Can't we get some one to invent a word that means the same in withstanding heat that" hardy " means in withstanding cold? I t would be a very useful word to employ for a number of plants that are grown successfully here. I should like to apply it to several that I have been experimenting with lately, and find very well suited to our conditions. The Peach Bells, or Peach-leaf Campanula (Campanula persiscifalia), has proven itself a most valuable plant with me. Neither heat nor cold, drought nor excessive moisture seems to bother it. It goes right on growing and persisting from year to year, and blooms beautifully every summer. It is really a charming plant, with its lovely blue or white bells, and much more satisfactory than the Canterbury Bells.

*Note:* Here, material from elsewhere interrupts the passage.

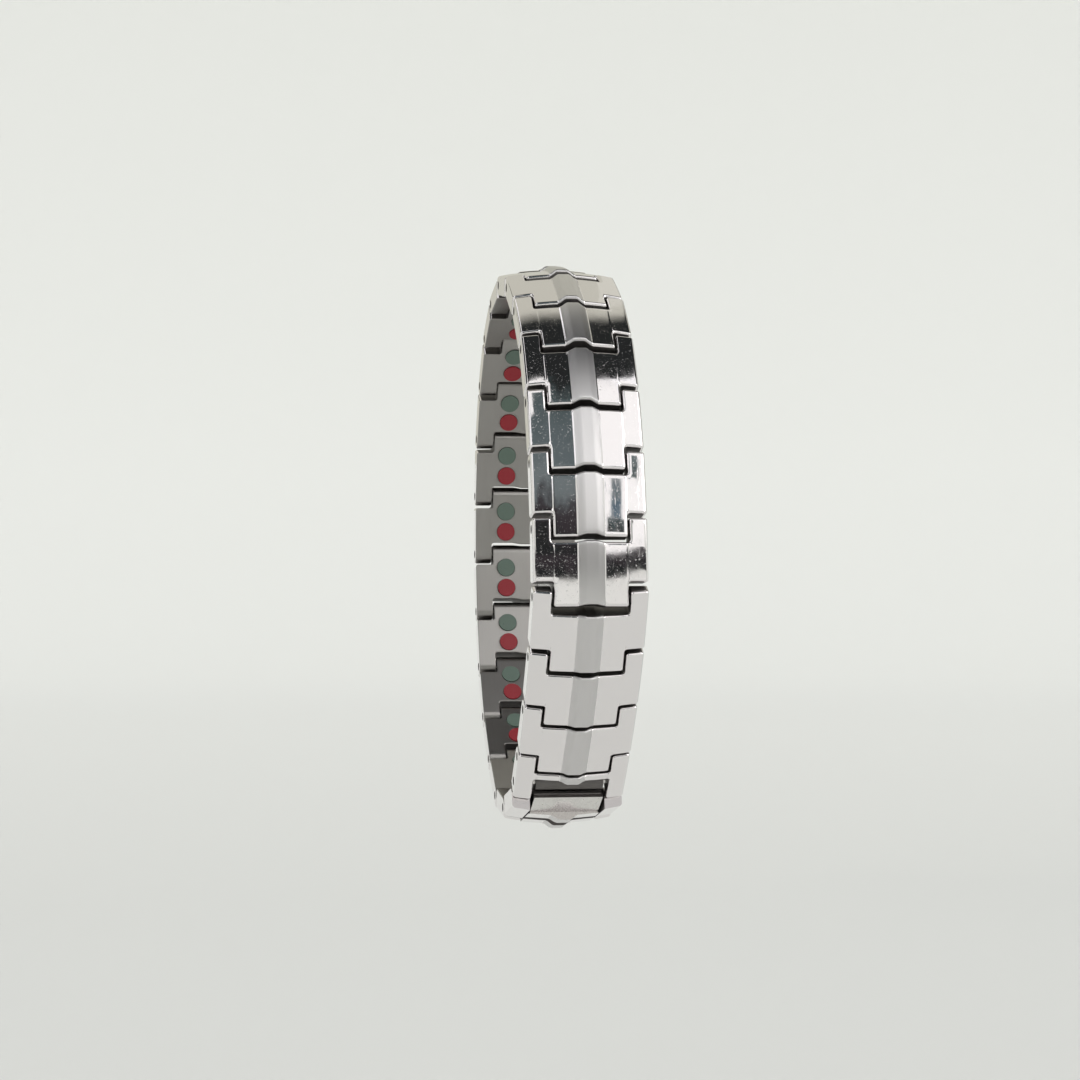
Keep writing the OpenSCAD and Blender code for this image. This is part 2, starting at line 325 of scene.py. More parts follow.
def outline(corners, xs, ss, convex_r=CORNER_R, hollow_r=FILLET_R):
    """Points, outward normals and edge numbers round a plan whose corners are rounded. An edge has
    a point at each station of xs or ss that it passes, depending on the way it runs. Corners have
    the number -1."""
    corners = np.array(corners, float)
    points, normals, numbers = [], [], []

    def add(p, n, number):
        points.append(p)
        normals.append(n)
        numbers.append(number)

    def arc(i):
        a, b, c = corners[i - 1], corners[i], corners[(i + 1) % len(corners)]
        along, after = unit(b - a), unit(c - b)
        turn = math.atan2(along[0] * after[1] - along[1] * after[0], float(along @ after))
        side = 1 if turn > 0 else -1
        room = min(np.linalg.norm(b - a), np.linalg.norm(c - b)) * CORNER_SHARE
        r = min(convex_r if turn > 0 else hollow_r, room / math.tan(abs(turn) / 2))
        out = np.array([along[1], -along[0]])
        centre = b - along * r * math.tan(abs(turn) / 2) - out * r * side
        steps = max(1, round(CORNER_STEPS * abs(turn) / (math.pi / 2)))
        for k in range(steps + 1):
            angle = turn * k / steps
            n = math.cos(angle) * out + math.sin(angle) * along
            yield centre + n * r * side, n

    arcs = [list(arc(i)) for i in range(len(corners))]
    for i, found in enumerate(arcs):
        for p, n in found:
            add(p, n, -1)
        numbers[-1] = i
        start, n = found[-1]
        end = arcs[(i + 1) % len(arcs)][0][0]
        axis = 0 if abs(end[0] - start[0]) > abs(end[1] - start[1]) else 1
        low, high = sorted((start[axis], end[axis]))
        between = [c for c in (xs, ss)[axis] if low + STATION_GAP < c < high - STATION_GAP]
        for c in between if end[axis] > start[axis] else between[::-1]:
            add(start + (end - start) * (c - start[axis]) / (end - start)[axis], n, i)
    return np.array(points), np.array(normals), numbers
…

Isabel was a strong advocate for floral design and especially for the new design trend sweeping the country from Asian influences, in particular Ikebana. She was involved with many flower shows. The last mention I have of Isabel in The Raleigh Garden Club is her writing the plans for a Victory Garden Harvest Show in 1942, with the proceeds to go to the Emergency and Navy Relief funds.
Isabel passed away in 1966, at the ripe age of 86. She was RGC’s first plantswoman and she was extraordinary. She helped create a “career garden clubber”, a role that sustained her economically, and made her passion for gardening and plants the basis of her life’s work. Elizabeth Lawrence, and other woman who followed in her footsteps, created a Southern culture of plantswomen that still influence us today. If Susan Iden brought a vision of what Raleigh and RGC could do together, Isabel made the plans so it would happen. She treated the garden club projects with the same professionalism as her own business projects. She found many kindred spirits in the club and plant women still made up the backbone of RGC. They bring news of new cultivars and great garden books, the ones you turn to with plant questions, the leaders of many a project and the best friends a gardener could have.